Como explica Galenson, os quadros mais caros de Cézanne são os que pintou no ano da sua morte, aos 67 anos. Cézanne é o terceiro artista francês mais representado do século XX, mas de todas as suas imagens reproduzidas, apenas 2% são dos seus vinte anos. Completou 60% delas depois de fazer 50 anos e pintou mais de um terço durante os seus sessenta anos. Podemos menosprezar, subestimar ou ignorar o talento sénior e perder capacidades grandiosas como as de Cézanne, que florescem na última etapa da vida?
O problema não é apenas económico, é também social e cultural. "Continuamos muito condicionados por estereótipos que associam juventude ao talento ou à criatividade", assinalava Óscar González Benito, diretor da Fundação da Universidade de Salamanca, durante a inauguração da exposição.

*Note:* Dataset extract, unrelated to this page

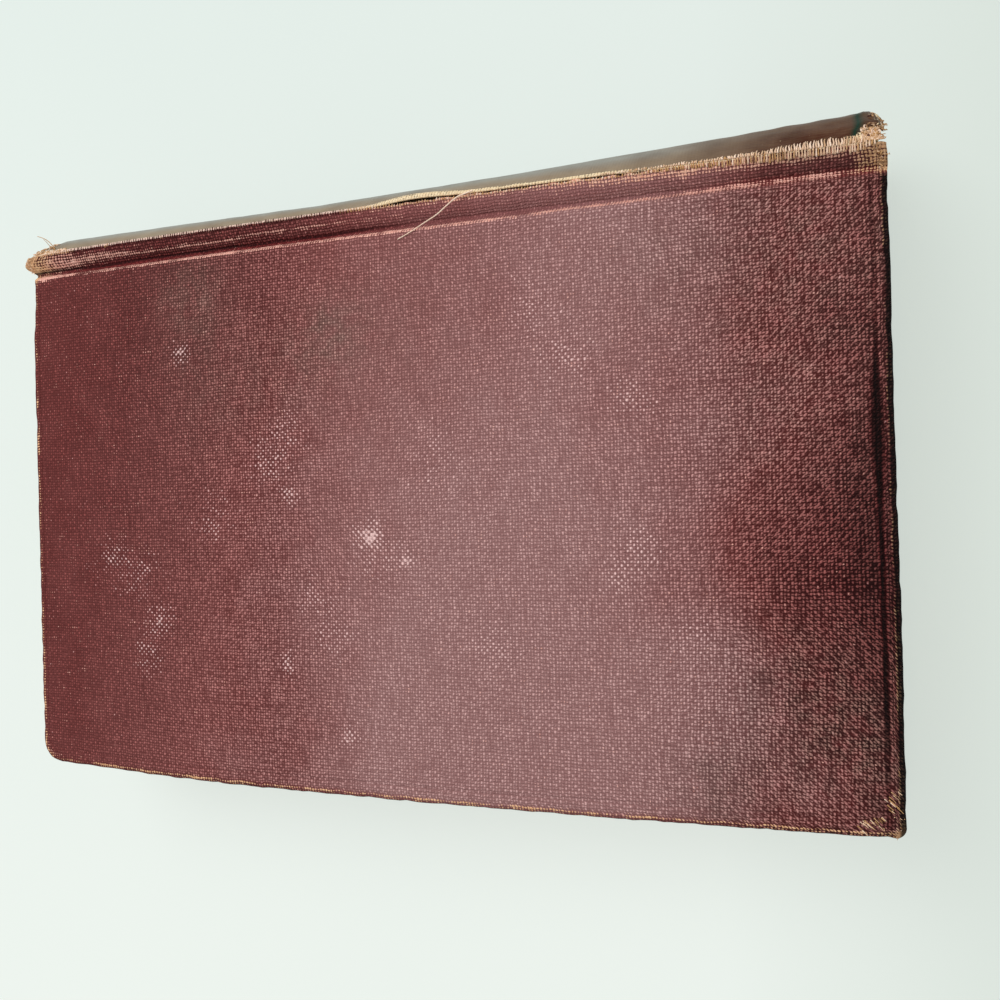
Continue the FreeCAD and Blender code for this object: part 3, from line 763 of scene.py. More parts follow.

O fotógrafo Luis Malibrán propunha uma chave reveladora: não se trata apenas do que olhamos, mas de onde o fazemos. O talento sénior, frequentemente invisível ou esbatido na narrativa social, precisa de outra abordagem. Mais do que um novo olhar, uma visão antiga que se recupere.
Construir sociedades longevas exige mais do que prolongar a vida. Exige transformar o olhar. Talento não é apenas brilho ou novidade: é também substância, visão e paciência. E isso não se improvisa; cultiva-se, vive-se e partilha-se. Reconhecer o valor do talento sénior não é uma concessão generosa para aqueles que "já contribuíram". É uma necessidade urgente se quisermos sociedades sustentáveis, diversas e verdadeiramente inteligentes. O talento não se reforma; apenas espera que alguém se atreva a olhá-lo como merece.